Il viaggio è anche l’occasione per «staccarsi qualche giorno dalla realtà dei bombardamenti. Perché, come sottolinea il nostro capo della Chiesa greco-cattolica, l’arcivescovo Sviatoslav Shevchuk, il peso della guerra è caduto in modo particolare sulle spalle dei giovani», ricorda padre Roman. Lo sa bene Anastasiia Shpitser, 16 anni, di Fastiv, cittadina a 80 chilometri da Kiev. «A Capodanno eravamo a Vienna. Quando ci sono stati i fuochi d’artificio, mi hanno fatto rabbrividire: pensavo alle esplosioni dei missili». I traumi di guerra. «Tutti li abbiamo – confida –. Tutti abbiamo perso qualcuno e qualcosa». C’è chi ha sperimentato esperienze ancora più pesanti. «Alcuni sono fuggiti di recente dalle zone occupate – prosegue Kateryna –. Nessuno dovrebbe essere sottoposto a tale tortura». A Venezia il gruppo incontra il patriarca Francesco Moraglia. «La pace significa garanzia di diritti – spiega Moraglia –. Siamo in costante contatto con i vescovi ucraini per dare il nostro sostegno alle comunità cristiane in difficoltà». Quindi l’invito a «pregare» affidando «l’Ucraina e il mondo intero alla Madre di Dio, di cui da poco abbiamo festeggiato la solennità il 1° gennaio, che è anche Giornata mondiale di preghiera per la pace». «La preghiera – riflette Anastasiia – è la vera arma che abbiamo, quella che ci unisce e ci infonde coraggio». Al patriarca viene consegnata una stella che raffigura la Cattedrale di San Michele a Kiev. Per dire che «le nostre chiese sono diventare anche un rifugio per tante persone sotto le bombe», evidenzia padre Roman.

I ragazzi insieme al patriarca di Venezia Francesco Moraglia

I ragazzi insieme al patriarca di Venezia Francesco Moraglia - .

In estate, durante la Gmg di Lisbona, il sacerdote aveva guidato il piccolo gruppo di ucraini che aveva incontrato il Papa nella capitale portoghese. «Francesco si era messo umilmente in ascolto dei giovani, aveva pianto con noi, aveva condiviso il nostro dolore.
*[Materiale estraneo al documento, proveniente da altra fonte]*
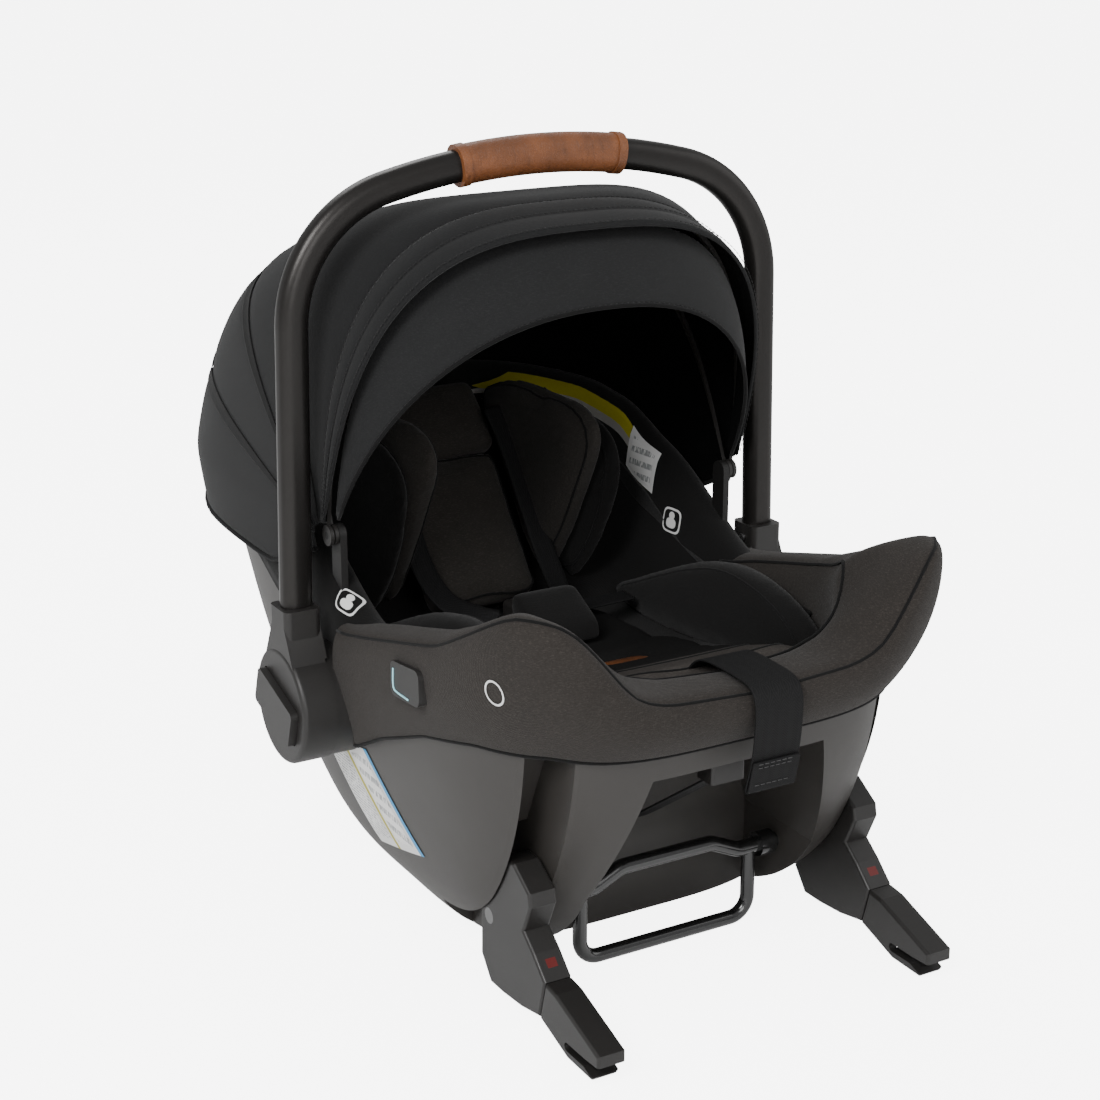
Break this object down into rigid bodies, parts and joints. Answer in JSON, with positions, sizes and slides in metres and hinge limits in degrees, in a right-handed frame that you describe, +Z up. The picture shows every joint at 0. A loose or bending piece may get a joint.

Come sta accadendo in questi giorni con i vescovi e le famiglie italiane». Parlano di «percorso di fraternità» i responsabili diocesani di Ac di Bologna e Vicenza che descrivono la visita come un’opportunità «di socialità tra giovani di Paesi diversi fatta di eventi culturali, di spiritualità, festa e conoscenza». Poi il richiamo: «Non bisogna mai rassegnarsi né smettere di pregare perché le armi tacciano». L’iniziativa rientra nell’ambito delle attività e dell’impegno per la pace che l’Azione cattolica porta avanti anche attraverso l’adesione al Mean, il Movimento europeo di azione nonviolenta, che a ottobre ha portato cento attivisti a Kiev e Leopoli per una veglia di preghiera e per la prima conferenza sui corpi civili di pace europei.